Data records

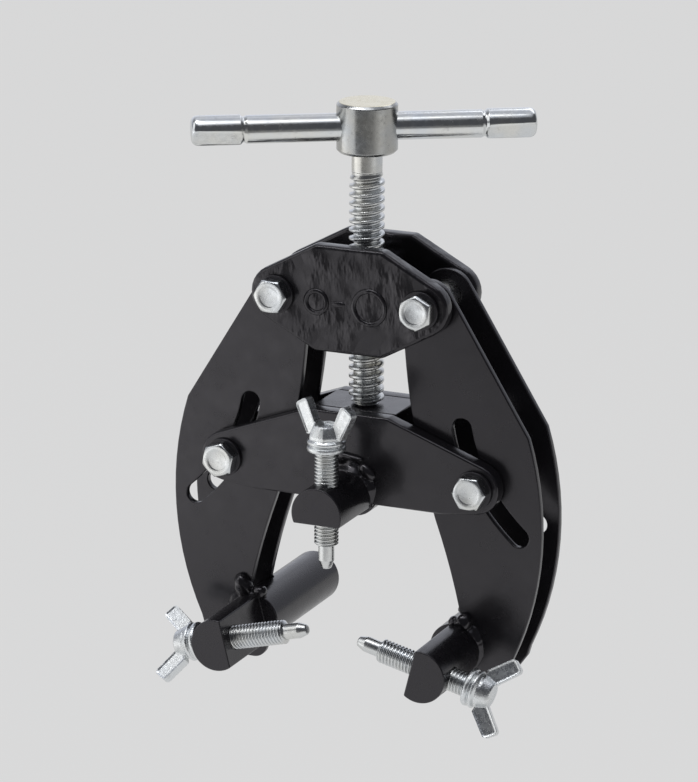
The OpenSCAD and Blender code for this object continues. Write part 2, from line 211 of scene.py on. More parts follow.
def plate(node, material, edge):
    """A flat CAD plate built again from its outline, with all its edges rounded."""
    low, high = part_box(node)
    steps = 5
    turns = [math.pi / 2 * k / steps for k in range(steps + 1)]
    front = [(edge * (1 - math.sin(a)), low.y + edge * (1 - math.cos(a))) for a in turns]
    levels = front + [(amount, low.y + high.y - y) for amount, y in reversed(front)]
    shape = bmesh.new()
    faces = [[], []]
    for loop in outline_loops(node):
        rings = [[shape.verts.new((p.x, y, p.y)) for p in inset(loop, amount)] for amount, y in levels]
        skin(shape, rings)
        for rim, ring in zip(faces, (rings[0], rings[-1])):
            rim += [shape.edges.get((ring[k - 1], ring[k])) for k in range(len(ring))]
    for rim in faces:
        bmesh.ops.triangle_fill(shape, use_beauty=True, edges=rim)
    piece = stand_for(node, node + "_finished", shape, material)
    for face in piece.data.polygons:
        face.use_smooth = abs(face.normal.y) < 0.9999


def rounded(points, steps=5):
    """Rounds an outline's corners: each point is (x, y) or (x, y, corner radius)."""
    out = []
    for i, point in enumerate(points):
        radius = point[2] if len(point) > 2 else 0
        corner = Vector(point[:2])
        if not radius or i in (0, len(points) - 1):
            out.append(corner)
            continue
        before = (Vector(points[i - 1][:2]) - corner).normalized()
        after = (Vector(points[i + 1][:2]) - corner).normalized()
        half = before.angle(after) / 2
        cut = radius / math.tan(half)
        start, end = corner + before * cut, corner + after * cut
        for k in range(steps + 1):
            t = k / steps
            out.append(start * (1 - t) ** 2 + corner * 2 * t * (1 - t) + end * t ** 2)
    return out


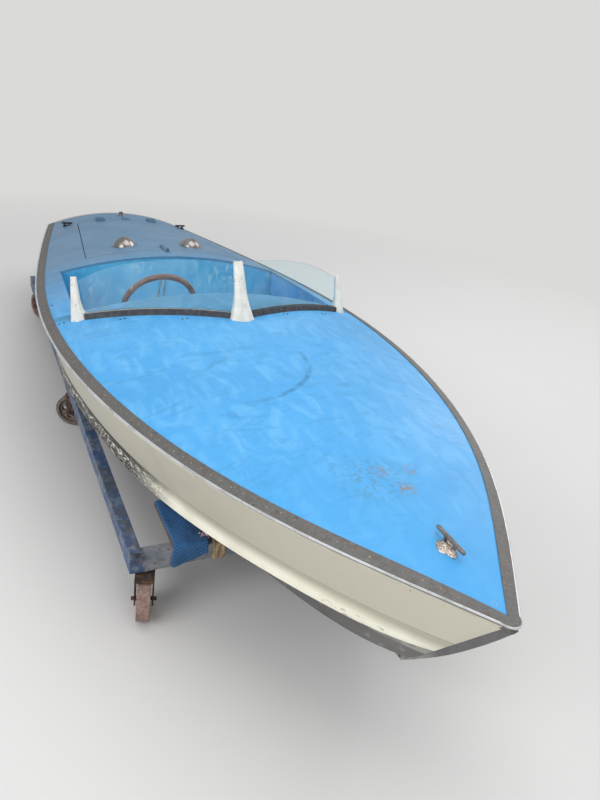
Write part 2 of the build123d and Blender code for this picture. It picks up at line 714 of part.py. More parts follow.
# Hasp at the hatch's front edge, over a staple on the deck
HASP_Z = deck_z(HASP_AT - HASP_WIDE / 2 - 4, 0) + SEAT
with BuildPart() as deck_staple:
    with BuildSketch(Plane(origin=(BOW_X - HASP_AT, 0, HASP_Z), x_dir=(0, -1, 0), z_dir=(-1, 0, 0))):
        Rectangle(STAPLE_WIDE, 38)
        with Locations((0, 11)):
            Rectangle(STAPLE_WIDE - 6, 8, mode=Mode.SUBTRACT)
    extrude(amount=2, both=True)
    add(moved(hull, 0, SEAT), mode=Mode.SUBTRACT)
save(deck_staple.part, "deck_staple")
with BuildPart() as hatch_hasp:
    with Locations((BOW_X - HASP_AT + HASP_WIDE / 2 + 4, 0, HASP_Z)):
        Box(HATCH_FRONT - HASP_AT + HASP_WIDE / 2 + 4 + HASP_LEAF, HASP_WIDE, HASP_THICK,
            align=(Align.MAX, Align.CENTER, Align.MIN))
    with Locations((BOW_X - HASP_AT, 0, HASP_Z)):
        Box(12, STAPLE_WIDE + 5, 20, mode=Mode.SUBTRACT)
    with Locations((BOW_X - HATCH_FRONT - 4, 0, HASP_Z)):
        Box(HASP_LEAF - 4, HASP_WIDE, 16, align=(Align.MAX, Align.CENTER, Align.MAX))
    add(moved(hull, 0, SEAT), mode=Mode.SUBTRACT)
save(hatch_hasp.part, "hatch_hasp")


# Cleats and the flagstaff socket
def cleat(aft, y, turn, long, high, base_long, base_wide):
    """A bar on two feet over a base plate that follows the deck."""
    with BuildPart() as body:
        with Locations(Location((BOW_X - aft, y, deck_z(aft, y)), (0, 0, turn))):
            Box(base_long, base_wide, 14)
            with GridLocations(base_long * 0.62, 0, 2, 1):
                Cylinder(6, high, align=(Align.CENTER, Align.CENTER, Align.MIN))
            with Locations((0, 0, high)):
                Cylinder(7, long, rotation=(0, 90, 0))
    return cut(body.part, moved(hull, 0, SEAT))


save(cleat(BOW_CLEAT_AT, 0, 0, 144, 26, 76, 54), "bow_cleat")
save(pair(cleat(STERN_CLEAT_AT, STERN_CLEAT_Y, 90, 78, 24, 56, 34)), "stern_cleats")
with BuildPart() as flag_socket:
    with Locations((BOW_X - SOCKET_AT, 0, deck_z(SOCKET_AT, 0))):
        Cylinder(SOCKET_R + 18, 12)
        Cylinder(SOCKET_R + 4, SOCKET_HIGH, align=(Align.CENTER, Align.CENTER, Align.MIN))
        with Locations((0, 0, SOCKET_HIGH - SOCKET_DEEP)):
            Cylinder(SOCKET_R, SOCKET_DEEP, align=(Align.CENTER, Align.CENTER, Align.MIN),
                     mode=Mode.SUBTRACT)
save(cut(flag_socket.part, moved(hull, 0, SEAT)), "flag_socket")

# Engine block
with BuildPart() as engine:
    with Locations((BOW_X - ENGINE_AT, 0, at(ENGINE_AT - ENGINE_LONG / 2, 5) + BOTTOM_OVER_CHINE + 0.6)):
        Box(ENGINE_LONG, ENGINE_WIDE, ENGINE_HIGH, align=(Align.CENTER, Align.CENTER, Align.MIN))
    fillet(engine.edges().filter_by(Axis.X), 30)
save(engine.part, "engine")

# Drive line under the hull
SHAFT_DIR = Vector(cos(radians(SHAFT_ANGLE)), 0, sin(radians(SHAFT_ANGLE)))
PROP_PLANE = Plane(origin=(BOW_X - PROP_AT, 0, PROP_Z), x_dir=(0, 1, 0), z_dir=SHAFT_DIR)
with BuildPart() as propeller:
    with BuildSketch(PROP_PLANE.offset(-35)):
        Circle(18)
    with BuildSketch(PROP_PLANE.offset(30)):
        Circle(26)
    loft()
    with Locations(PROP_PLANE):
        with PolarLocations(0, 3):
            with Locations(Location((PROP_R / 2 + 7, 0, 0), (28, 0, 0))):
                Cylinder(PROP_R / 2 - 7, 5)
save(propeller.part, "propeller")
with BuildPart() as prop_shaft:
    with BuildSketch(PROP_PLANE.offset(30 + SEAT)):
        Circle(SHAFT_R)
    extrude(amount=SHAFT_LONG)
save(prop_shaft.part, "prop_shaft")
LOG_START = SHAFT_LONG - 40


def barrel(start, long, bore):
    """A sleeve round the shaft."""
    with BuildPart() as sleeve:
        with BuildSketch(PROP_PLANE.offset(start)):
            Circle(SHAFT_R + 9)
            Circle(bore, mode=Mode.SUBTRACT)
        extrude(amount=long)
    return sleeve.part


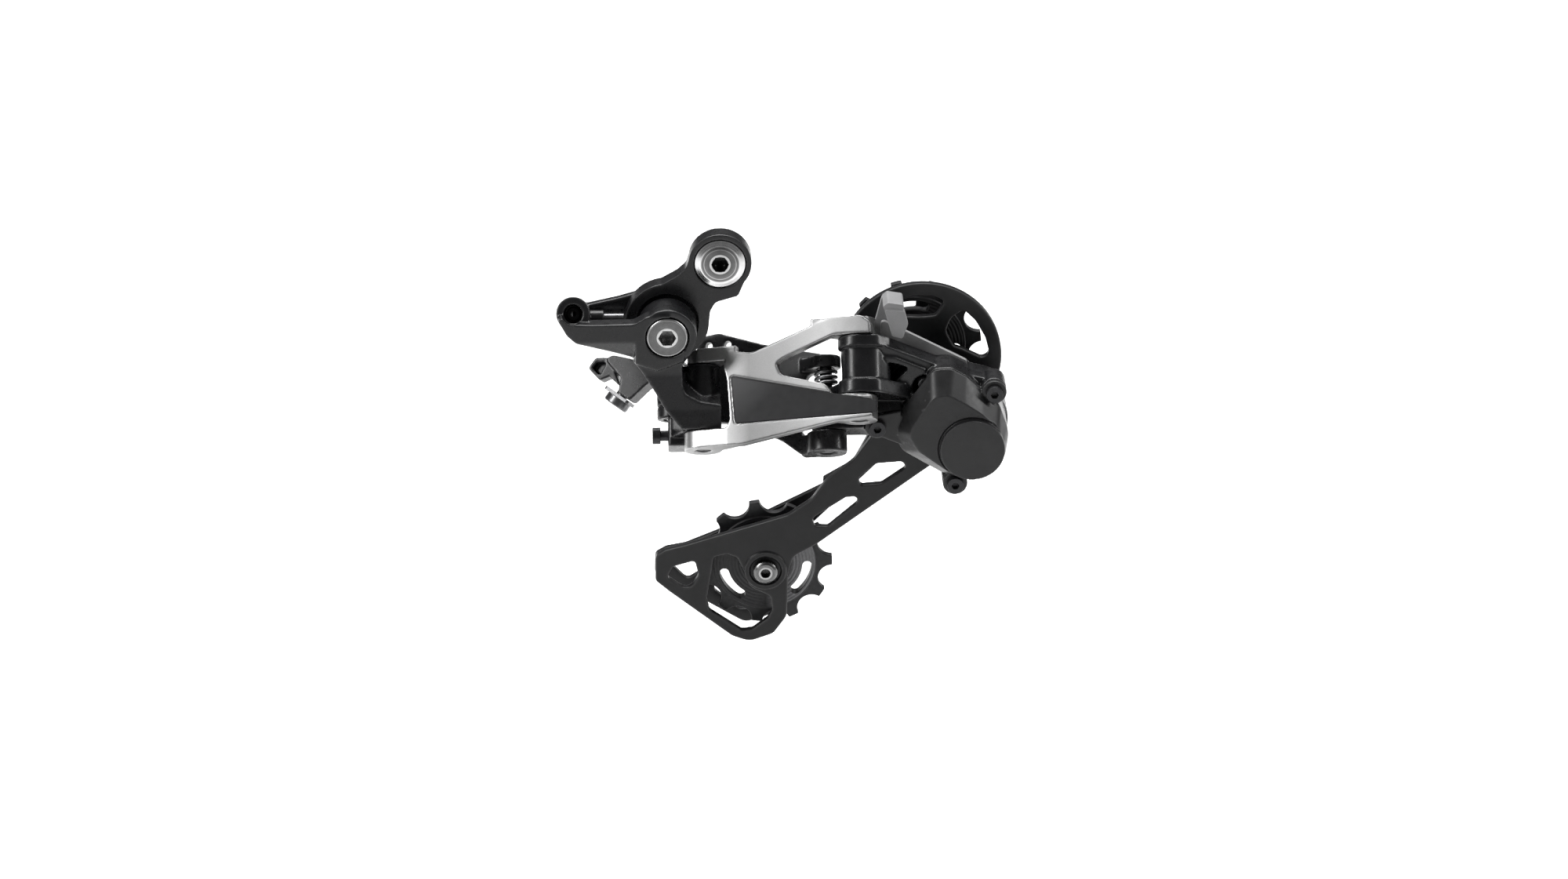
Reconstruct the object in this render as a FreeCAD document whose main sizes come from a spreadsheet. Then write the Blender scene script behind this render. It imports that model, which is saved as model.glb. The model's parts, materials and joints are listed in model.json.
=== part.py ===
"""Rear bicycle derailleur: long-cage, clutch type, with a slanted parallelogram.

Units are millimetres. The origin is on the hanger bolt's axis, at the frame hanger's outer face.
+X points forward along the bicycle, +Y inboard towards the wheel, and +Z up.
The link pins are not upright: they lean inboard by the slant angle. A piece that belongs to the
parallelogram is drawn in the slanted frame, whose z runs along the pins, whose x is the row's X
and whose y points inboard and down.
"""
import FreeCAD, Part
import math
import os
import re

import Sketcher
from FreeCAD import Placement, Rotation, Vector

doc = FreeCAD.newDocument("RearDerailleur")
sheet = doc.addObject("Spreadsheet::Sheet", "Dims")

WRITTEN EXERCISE
Beginning with the line containing "Reconstruct the object" and ending with the line containing "a slanted parallelogram.", extract those lines exactly from the listing above, and only those.

ANSWER TO THIS PROBLEM
Reconstruct the object in this render as a FreeCAD document whose main sizes come from a spreadsheet. Then write the Blender scene script behind this render. It imports that model, which is saved as model.glb. The model's parts, materials and joints are listed in model.json.
=== part.py ===
"""Rear bicycle derailleur: long-cage, clutch type, with a slanted parallelogram.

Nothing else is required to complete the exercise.